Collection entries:
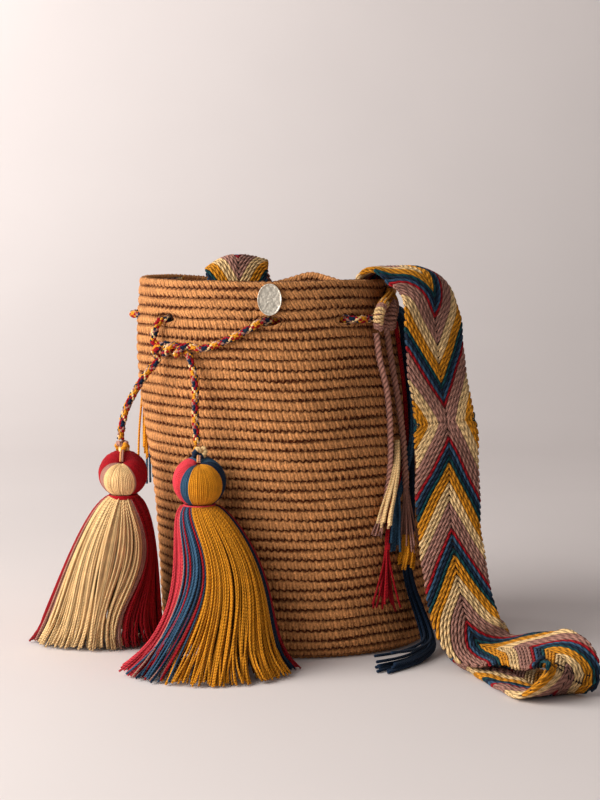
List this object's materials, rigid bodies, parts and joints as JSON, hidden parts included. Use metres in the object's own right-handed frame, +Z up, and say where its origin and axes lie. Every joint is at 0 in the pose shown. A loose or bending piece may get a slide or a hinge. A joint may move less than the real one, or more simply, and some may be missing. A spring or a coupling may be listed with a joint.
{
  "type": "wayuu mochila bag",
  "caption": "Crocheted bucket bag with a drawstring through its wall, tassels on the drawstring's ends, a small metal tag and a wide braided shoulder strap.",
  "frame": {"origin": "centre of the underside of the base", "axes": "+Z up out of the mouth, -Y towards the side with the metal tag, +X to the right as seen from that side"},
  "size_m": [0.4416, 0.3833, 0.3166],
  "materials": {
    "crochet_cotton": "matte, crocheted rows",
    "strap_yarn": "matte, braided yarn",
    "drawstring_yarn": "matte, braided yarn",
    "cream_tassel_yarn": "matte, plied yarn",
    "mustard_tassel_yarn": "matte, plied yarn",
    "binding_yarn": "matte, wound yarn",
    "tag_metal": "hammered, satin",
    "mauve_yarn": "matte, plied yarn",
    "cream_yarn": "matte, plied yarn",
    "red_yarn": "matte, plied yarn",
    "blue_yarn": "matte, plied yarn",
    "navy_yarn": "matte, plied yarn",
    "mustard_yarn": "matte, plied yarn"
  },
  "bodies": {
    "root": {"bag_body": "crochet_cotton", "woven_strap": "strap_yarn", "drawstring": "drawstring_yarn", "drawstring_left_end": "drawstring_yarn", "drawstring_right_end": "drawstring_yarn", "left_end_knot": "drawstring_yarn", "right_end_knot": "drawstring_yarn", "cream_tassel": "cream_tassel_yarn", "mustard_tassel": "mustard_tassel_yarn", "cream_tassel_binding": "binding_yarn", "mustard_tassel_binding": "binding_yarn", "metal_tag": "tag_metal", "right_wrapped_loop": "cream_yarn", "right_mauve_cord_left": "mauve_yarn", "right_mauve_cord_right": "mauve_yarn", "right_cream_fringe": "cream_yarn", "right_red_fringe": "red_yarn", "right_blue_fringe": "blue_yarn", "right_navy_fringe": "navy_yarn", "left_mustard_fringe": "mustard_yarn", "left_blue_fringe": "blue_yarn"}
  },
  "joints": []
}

* * *

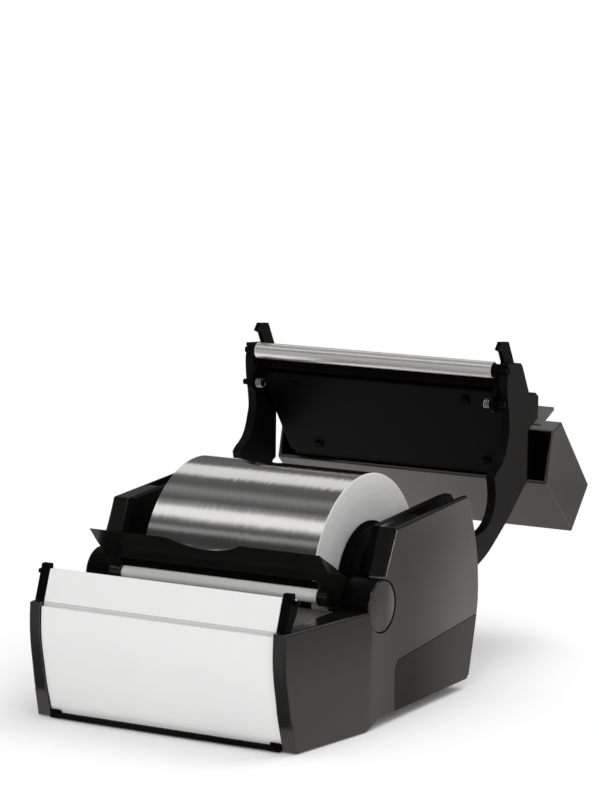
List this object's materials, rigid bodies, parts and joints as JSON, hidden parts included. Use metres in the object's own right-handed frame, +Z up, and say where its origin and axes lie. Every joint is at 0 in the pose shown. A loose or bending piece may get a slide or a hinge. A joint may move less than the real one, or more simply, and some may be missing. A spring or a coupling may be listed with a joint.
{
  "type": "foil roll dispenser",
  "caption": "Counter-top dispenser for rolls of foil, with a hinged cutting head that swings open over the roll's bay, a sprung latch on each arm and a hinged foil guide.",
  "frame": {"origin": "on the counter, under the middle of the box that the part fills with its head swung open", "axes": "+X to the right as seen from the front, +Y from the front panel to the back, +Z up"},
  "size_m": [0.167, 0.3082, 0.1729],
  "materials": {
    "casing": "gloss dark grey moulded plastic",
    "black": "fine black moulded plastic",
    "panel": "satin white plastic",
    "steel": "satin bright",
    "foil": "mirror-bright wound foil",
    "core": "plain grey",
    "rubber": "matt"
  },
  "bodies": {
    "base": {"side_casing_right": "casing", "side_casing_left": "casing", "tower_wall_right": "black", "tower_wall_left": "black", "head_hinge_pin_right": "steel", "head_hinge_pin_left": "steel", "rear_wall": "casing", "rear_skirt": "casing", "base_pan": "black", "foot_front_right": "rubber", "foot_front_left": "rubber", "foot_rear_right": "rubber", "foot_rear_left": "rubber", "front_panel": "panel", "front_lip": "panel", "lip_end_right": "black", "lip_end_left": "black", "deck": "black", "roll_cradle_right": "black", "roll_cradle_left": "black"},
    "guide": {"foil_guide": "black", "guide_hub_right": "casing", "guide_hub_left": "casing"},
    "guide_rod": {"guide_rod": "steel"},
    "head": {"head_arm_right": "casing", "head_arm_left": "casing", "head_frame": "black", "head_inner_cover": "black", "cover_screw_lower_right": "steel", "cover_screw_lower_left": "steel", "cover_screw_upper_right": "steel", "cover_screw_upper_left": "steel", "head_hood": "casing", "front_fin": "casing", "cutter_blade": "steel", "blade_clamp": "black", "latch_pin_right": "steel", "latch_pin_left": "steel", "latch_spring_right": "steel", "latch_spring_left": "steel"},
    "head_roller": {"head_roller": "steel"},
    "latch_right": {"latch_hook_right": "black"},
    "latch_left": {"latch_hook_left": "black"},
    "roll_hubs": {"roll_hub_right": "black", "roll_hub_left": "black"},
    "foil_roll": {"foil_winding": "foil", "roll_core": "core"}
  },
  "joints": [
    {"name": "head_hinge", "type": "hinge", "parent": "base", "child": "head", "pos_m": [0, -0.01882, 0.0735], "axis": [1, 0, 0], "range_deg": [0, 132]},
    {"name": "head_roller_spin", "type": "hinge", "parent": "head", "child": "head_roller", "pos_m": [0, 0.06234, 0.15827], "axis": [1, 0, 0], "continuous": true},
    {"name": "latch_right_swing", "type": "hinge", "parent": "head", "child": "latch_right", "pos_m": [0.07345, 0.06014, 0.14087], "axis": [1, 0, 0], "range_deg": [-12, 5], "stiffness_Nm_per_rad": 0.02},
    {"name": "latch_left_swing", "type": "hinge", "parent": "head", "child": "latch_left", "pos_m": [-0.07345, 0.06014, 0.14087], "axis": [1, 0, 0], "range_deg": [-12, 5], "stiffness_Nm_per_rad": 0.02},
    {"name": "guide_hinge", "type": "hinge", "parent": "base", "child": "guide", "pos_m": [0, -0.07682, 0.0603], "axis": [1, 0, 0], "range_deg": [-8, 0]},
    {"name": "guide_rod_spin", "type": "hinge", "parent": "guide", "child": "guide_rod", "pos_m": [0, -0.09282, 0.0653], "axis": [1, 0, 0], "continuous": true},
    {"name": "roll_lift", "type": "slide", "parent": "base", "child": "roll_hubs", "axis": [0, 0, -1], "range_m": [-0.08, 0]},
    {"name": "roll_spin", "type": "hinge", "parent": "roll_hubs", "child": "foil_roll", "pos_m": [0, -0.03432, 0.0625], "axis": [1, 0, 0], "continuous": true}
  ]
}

What you will do: Count how many lines include the string "axes". Nothing but the number is needed.

Result of this exercise: 4